Adalet mülkün temeli; liyakate dayalı yönetim de adaletin temelidir
“Adalet mülkün temelidir” sözünün bir insan tarafından söylenmiş en önemli sözlerden birisi olduğunu söylesek mübalağa etmiş olur muyuz? İlk defa Hz Ömer tarafından söylendiği düşünülen bu söz mutad olarak çerçevelenmiş olarak mahkeme salonlarımızda hakim koltuğunun ardında yer alır (Atatürk’e atfedilir.) Ancak sözün kapsadığı felsefi, hatta bilimsel alan, mahkeme de dağıtılan hukuki adaletten çok daha geniştir.
Adaletin temelini oluşturduğu ‘mülk’ tüm dünyayı, hatta bazılarına göre kainatı kapsar. Temel pozitif bilim olan fizikten, temel sosyal bilimlerden iktisata kadar ‘durumlar,’ ‘denge’ noktasına göre ilintilendirilir. Herhangi bir ‘durum’, ‘dengeden’ ne kadar uzaksa, kaotik boyut o kadar güçlenir. Bu da hem dengeye (adalete) olan ihtiyacı artırır, hem de o yöne doğru bir hareketi de doğurur. Fiziksel denge için de, iktisadi denge için de, sosyal denge için de bunu söyleyebiliriz. Eğer denge istikrarlı değilse durum kötüdür. O zaman dengeden uzaklaştıkça, geriye dönme istidadı artmayabilir. Ancak, bu tip ‘istikrarsız dengelerin’ hem sosyal hayatta, hem de fiziki dünyada çok yaygın bir olgu olmadığını düşünebilir, en azından umabiliriz.
Mahkeme duvarlarında yazılı duran “adalet mülkün temelidir” düsturu sosyal hayattaki çok daha geniş dengeyi sembolize eder. Toplumsal hayatın en temel ihtiyaçlarından birisinin adalet olduğu konusunda pek tartışma yoktur. Kanunlara ve bunların uygulanmasına dayalı hukuk sistemleri adaleti dağıtmakla görevlidir. Bu sistemlerin başarısı sonucun gerçek adalete ne kadar yaklaştığıyla ölçülebilir. Hukuk sistemi başarılı olmadığı zaman resmi sistemin dışında toplum ‘yan’ çözümler üretir; mafya gibi. Ancak ‘adalet’ sosyal hayatta da sadece hukuki adaleti kapsamaz. Sosyal adalet (gelir dağılımındaki bozuklukların tazmin edilmesi), fırsat adaleti/eşitliği (fırsatların dağılımındaki adalet), siyasi adalet (siyasi görüşlerin, yaklaşımların temsil edilmesindeki adalet) gibi geniş alanları kapsar sosyal hayattaki adalet kavramı.

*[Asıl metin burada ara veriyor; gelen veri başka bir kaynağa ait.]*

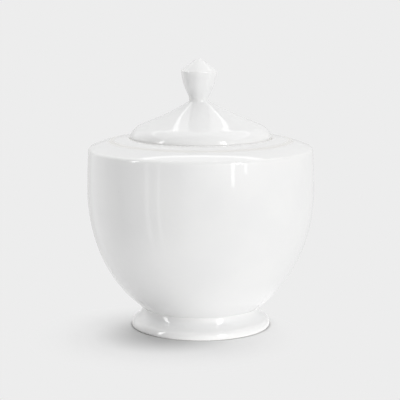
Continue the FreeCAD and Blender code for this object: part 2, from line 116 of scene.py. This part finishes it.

Bir ülkenin dış yatırım çekmesinden insanların kendini ülkenin ‘bir parçası saymasına’ kadar adaletin tesis edilmesi sağlıklı bir toplumsal yapının oluşmasında temel rol oynar. Adaletin tesis edildiği bir ülkenin vatandaşı olmaktan insanlar ‘gurur’ duyar.
Peki adalet nasıl tesis edilir? ‘Mülkün’ yani sosyal (ve fiziksel) dünyanın temeli adalet ise, adaletin temeli ne olabilir? Adalet nasıl tesis edilebilir? Cevap; liyakate dayalı (meritokratik) yönetimdir. Toplumsal hayatın ortaya çıkarttığı kamusal (devlet) ve özel karar noktalarına liyakatli insanların getirilmesi adaletin tesis edilmesinin olmazsa olmaz, temel şartıdır. Sistem önemlidir ama ‘sistemin’ temeli de karar noktalarına liyakatli insanların getirilmesidir. Liyakat deyince de teknik niteliklerle birlikte, dürüstlük, sadakat, basiret, dirayet gibi temel yöneticilik ve karar (ya da insanlık) erdemleri akla gelir.
Kur’an-ı Kerim’de “Allah size, emanetleri (işleri) ehline vermenizi ve insanlar arasında hükmettiğiniz zaman adaletle davranmanızı emreder” (Nisa Suresi 58. Ayet) denmesi boşuna değildir. Son söz; şirketinizde de, derneğinizde de, ülkenizde de, kısacası insanın olduğu her yerde, adalet ve liyakate dikkat ediniz.